Common Misconceptions

"Byte-level models are too expensive to train because sequences are 3-4x longer." BLT's dynamic patching compresses byte sequences to roughly the same length as token sequences. The global transformer (which dominates compute) operates on patches, not raw bytes. Only the lightweight local encoder and decoder process individual bytes.
"Removing the tokenizer means losing all subword information." The local encoder learns to build patch representations that capture subword structure organically. It effectively learns a context-dependent, soft tokenization that can be more informative than a fixed vocabulary.
"BLT is only useful for non-English languages." While multilingual equity is a significant benefit, BLT also improves robustness, character-level reasoning, and handling of numbers, code, and structured data in English. The advantages are universal.
"This is just character-level modeling rebranded." Previous character-level models processed every character through the full model, making them prohibitively expensive. BLT's three-component architecture with dynamic patching is architecturally novel and achieves fundamentally different efficiency characteristics.

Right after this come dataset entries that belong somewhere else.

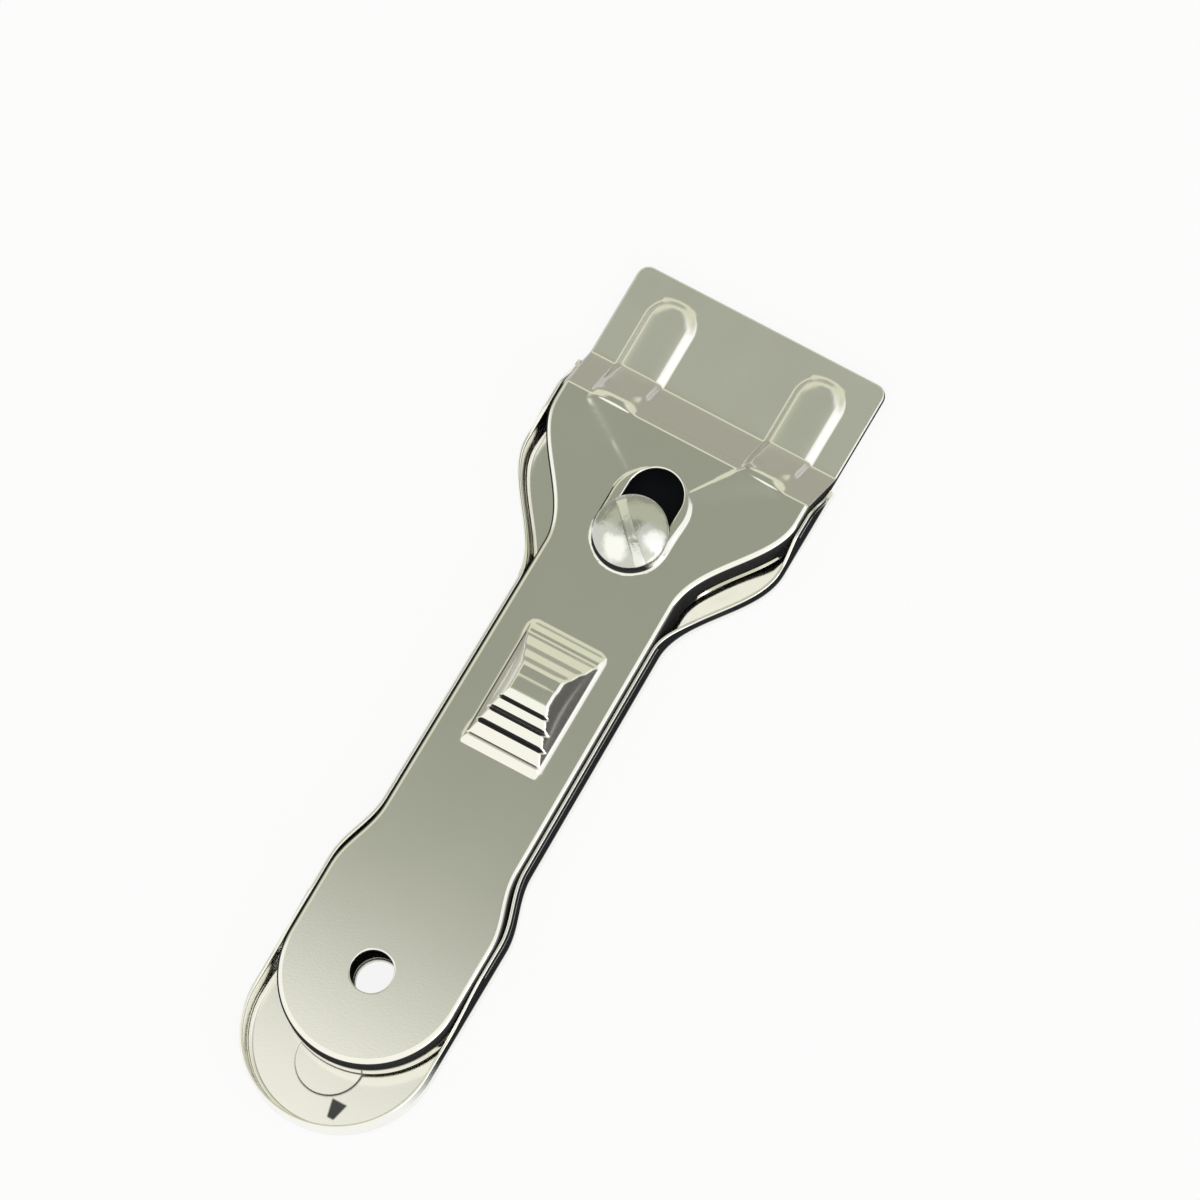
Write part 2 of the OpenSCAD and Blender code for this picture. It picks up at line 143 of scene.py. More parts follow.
# Outlines: a round tail, a widening, a handle, a neck and straight head sides
COVER_PLAN = dict(
    arc_y=HANG_Y, arc_r=15.1, flare_y=38.1, flare_l=12.5, tail_w=12.35,
    neck_y=99.3, neck_l=21.0, neck_w=11.95, head_w=HEAD_W, front_y=TOOL_L, corner=2.0)
TRAY_PLAN = dict(
    arc_y=16.05, arc_r=16.05, flare_y=39.3, flare_l=12.5, tail_w=13.3,
    neck_y=91.7, neck_l=21.0, neck_w=12.9, head_w=TRAY_W, front_y=WING_END_Y + 6, corner=3.0)
BED_PLAN = dict(start_y=WING_END_Y + 0.01, end_y=BED_END_Y, half=BED_W, corner=2.0)


def half_width(y, plan):
    """Half the width of an outline at y, ahead of its tail arc and behind its front corners."""
    flare_end = plan["flare_y"] + plan["flare_l"]
    flare = plan["arc_r"] + (plan["tail_w"] - plan["arc_r"]) * ease((y - plan["flare_y"]) / plan["flare_l"])
    run = np.clip((y - flare_end) / (plan["neck_y"] - flare_end), 0, 1)
    handle = plan["tail_w"] + (plan["neck_w"] - plan["tail_w"]) * run
    neck = (plan["head_w"] - plan["neck_w"]) * ease((y - plan["neck_y"]) / plan["neck_l"])
    return np.where(y < flare_end, flare, handle + neck)


def bed_half_width(y, bed):
    """Half the blade bed's width at y, with its front corners rounded."""
    into_corner = max(y - bed["end_y"] + bed["corner"], 0)
    return bed["half"] - (bed["corner"] - math.sqrt(max(bed["corner"] ** 2 - into_corner ** 2, 0)))


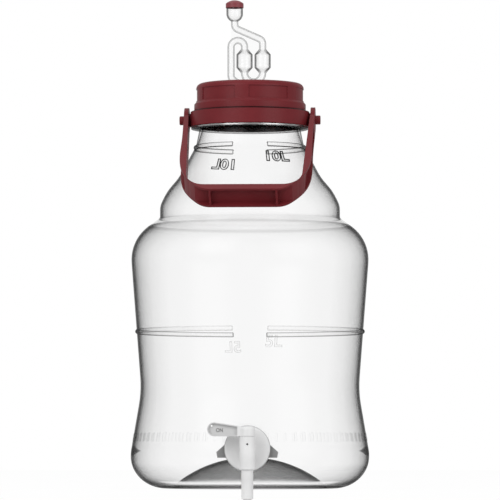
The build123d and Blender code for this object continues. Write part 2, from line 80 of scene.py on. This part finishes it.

# Level ribs, as in the CAD model, and the share of light that passes along their rims, which is
# painted shade:
# height, lower rim, upper rim and end in front, then the same at the back. The section runs from the
# lower edge to the upper one, and an end step is a distance along the rib and its share of height.
rib_half_height = 0.0024
rib_gap_half = 0.0161
rib_rims = [
    (0.1485, (0.85, 0.9, 0.8), (0.45, 0.6, 0.2)),
    (0.3232, (0.05, 0.6, 0.3), (0.25, 0.25, 0.25)),
]
rib_section = (-1.0, -0.8, -0.55, -0.3, 0.0, 0.3, 0.6, 0.8, 1.0)
rib_end_steps = [(0.0, 0.6), (0.0004, 0.85), (0.0009, 1.0)]
rib_rim_faces = 2
rib_steps = 30
skin_lift = 0.00006
skin_root = 0.0003

# Flutes round the foot of the jar, apart from the degrees on each side of the front that the tap's
# flat takes
flute_count = 80
flute_heights = (0.0445, 0.0525)
flute_half_width = 0.0011
flute_relief = 0.0004
flute_free = 20
flute_ups = (0.0, 0.08, 0.5, 0.92, 1.0)
flute_acrosses = (-1.0, -0.7, 0.0, 0.7, 1.0)

# Zones of painted shade on the jar by height: low, high, share of light that passes, and how soft the
# ends are. Their ramps span jar_height. Wall zones dim the whole wall, at the foot's lowest edge and
# in a line at the shelf's lower edge; punt zones dim the domed base only within inner_radius, and neck
# zones the neck under the collar only within neck_radius.
jar_height = 0.4
inner_radius = 0.092
neck_radius = 0.0545
wall_zones = [(0.0, 0.0020, 0.86, 0.0006), (0.2486, 0.2500, 0.9, 0.0010)]
punt_zones = [(0.0080, 0.032, 0.76, 0.0004)]
neck_zones = [(0.3409, 0.3572, 0.4, 0.0002)]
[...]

Connections to Other Concepts

tokenization.md: BLT is a direct alternative to all subword tokenization methods, aiming to replace rather than complement them.
Adaptive Computation: Dynamic patching is a form of adaptive computation where the model allocates variable processing to different input regions based on complexity.
encoder-decoder-architecture.md: BLT's three-component structure echoes encoder-decoder designs, with the local encoder/decoder serving as compression/decompression layers around the global transformer.
multi-token-prediction.md: MTP and BLT both aim to improve representations -- MTP through richer training objectives, BLT through more flexible input processing. They could potentially be combined.
mixture-of-experts.md: Both MoE and BLT's dynamic patching are forms of conditional computation -- allocating resources where they are most needed rather than uniformly.